El conocimiento abierto del títere y de sus técnicas es un fenómeno reciente que data del siglo XX. Los orígenes de este arte no dan lugar a dudas. Los chamanes o las sociedades secretas obtenían su poder y su persistencia de la manipulación de objetos. Pero el manejo y la construcción de títeres siempre se han visto envueltos por un halo de misterio por parte de los chamanes y de los sacerdotes, que no compartían sus secretos más que con un escogido grupo de aprendices y asistentes. Como subraya Paul McPharlin, en las sociedades hopi, kwakiutl o tolteca, por ejemplo, estos métodos se ocultaban no ya como “secretos del oficio”, sino como un misterio sagrado. Las sociedades que utilizaban los títeres con un espíritu de crítica social también estaban celosas de sus secretos. El anonimato de los titiriteros en la sociedad Ekon de Nigeria se mantenía de esta forma y sus métodos de trabajo no se revelaban. Si los títeres caían al suelo mostrando su mecanismo oculto, el pueblo debía matar a la compañía entera. En el mejor de los casos, solo el titiritero responsable de la ofensa era ejecutado y los otros vendidos como esclavos.
El igual que el chamán, el feriante no tenía ningún interés en revelar los secretos de la actividad de la que vivía. Incluso a finales del siglo XIX, los titiriteros no dejaban examinar de cerca sus títeres. Su fabricación se consideraba un secreto que no se debía transmitir más que de padres a hijos y debía preservarse celosamente de la curiosidad. Thomas Holden tenía la costumbre de esconder la parte trasera de su teatrillo con una especie de tienda de campaña a resguardo de todas las miradas, incluidas las de los tramoyistas. Este costumbre es antigua: al igual que los “conductores de secretos” que, en la Edad Media, se encargaban de los efectos especiales, la maquinaria y los trucos (en 1459, los constructores de teatros reunidos en Ratisbona se imponían “la ley del secreto”), los titiriteros de hilo franceses hablan todavía hoy en día de “guardar el secreto” y denominan a la acción de atar los hilos de la marioneta a su control ensecrètement (secretos del oficio). En Japón, a partir de finales del siglo XVII, los teatros de ningyô-jôruri, más tarde bunraku, comenzaron a competir con el kabuki, pero también entre sí. Las técnicas de manipulación no se conocían en detalle. Las licencias para enseñar y para ejercer este arte eran muy codiciadas y los secretos se convertían en un bien preciado transmitido únicamente a algunas personas seleccionadas. Yoshida Minosuke, un maestro titiritero contemporáneo de la Asociación nacional de bunraku, acepta dar conferencias y hacer demostraciones, también en la televisión, pero sabe que su nivel artístico no corre peligro de ser descubierto de esta manera, ya que sólo una enseñanza “cara a cara” y de larga duración podía dar resultados.

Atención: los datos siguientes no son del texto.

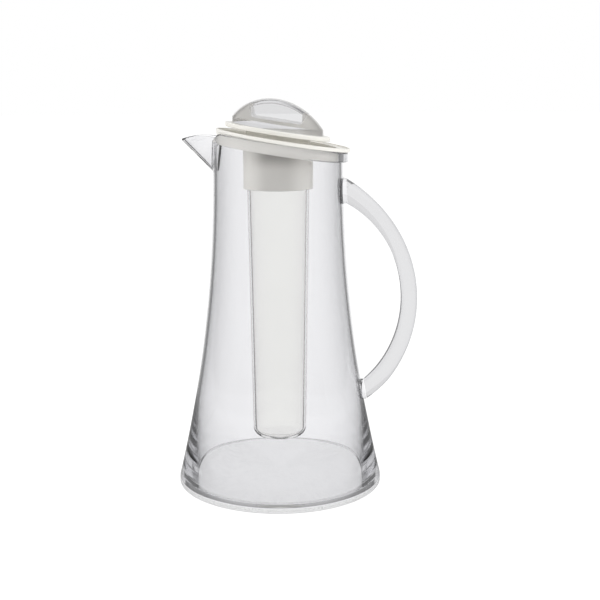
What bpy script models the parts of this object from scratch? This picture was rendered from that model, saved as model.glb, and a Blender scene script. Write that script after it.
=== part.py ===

Únicamente cuando el títere fue considerado como un arte completo y como una herramienta importante para la educación, se consideró la posibilidad de compartir conocimientos y técnicas. En 1906, Edward Gordon Craig desarrolló su teoría de la supermarioneta y publicó en The Mask y The Marionette unos bocetos y unas descripciones de diferentes títeres, entre los cuales se incluían los bunraku. Los movimientos pedagógicos, bajo la influencia del psicoanálisis, o la política cultural de algunos estados (por ejemplo, la China comunista) contribuyeron también a sacar al títere de su dominio reservado. A partir de la Primera Guerra Mundial, con la internacionalización creciente de las relaciones entre los hombres y los países, los festivales comenzaron a multiplicarse en todas las artes, incluidos los títeres. La idea de compartir experiencias progresó y la multiplicación de las enseñanzas públicas abolió la tradición del secreto. (Véase también Secretos del oficio, Festival.)